As competition for job seekers increases we will continue in our drive to attract new talent to our industries. We will be working to strengthen stakeholder partnerships and identify opportunities to close the gap between job seekers and employers. We will also be providing advice to Ministers on apprenticeships, focusing on what works in terms of entry programmes and how enrolments can be encouraged.

We will continue to be a key partner in the Got a Trade initiative looking to promote trades as an attractive and viable career option, and to lead the way in gender diversity through the promotion of females into non-traditional roles within our industries through activities under our brand ‘Ultimit – Women in Infrastructure’.

Procurement

Finally, we will continue our relationships with local government on standardising and recognising the skills of procurement professionals. The recent launch of the Level 6 New Zealand Certificate in Infrastructure Procurement Procedures could not be more timely to provide support in this highly specialised area to meet the significant infrastructure investment occurring throughout New Zealand.

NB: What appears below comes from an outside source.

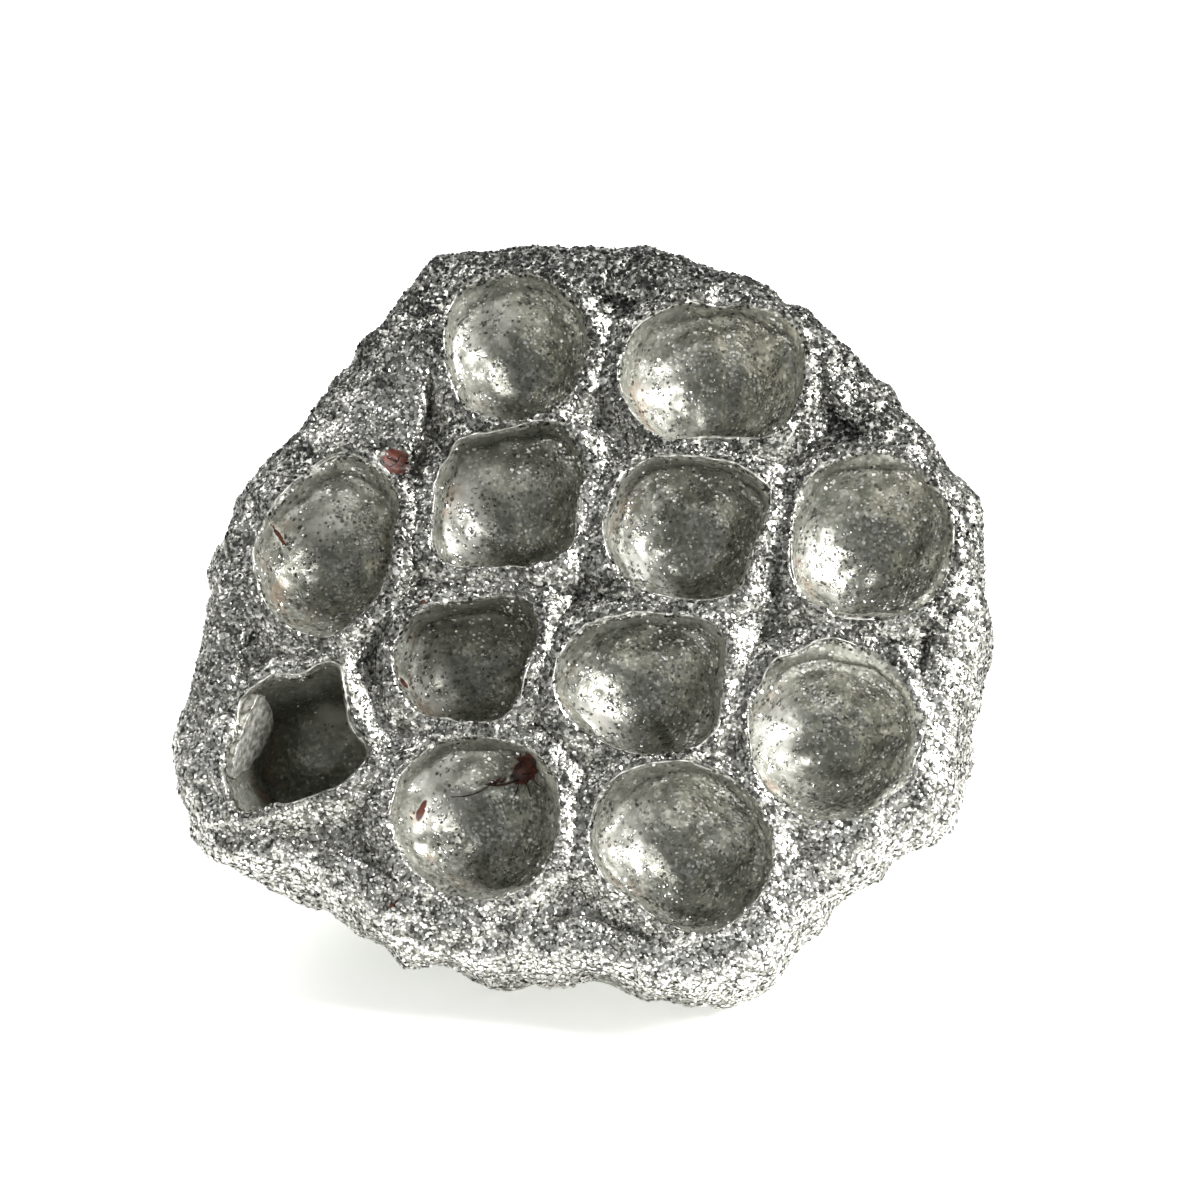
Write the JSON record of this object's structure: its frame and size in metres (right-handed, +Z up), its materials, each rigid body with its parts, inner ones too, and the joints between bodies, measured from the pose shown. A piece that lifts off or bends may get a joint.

This brand new qualification leverages off best practice developed by the NZ Transport Agency, aligns with government rules of sourcing, and will help to even up what is currently a very uneven playing field in terms of procurement skills across local and central government.

Connexis remains committed to collaborating with industry and local government to building a qualified, competent infrastructure workforce. We look forward to working with you in 2017 and beyond.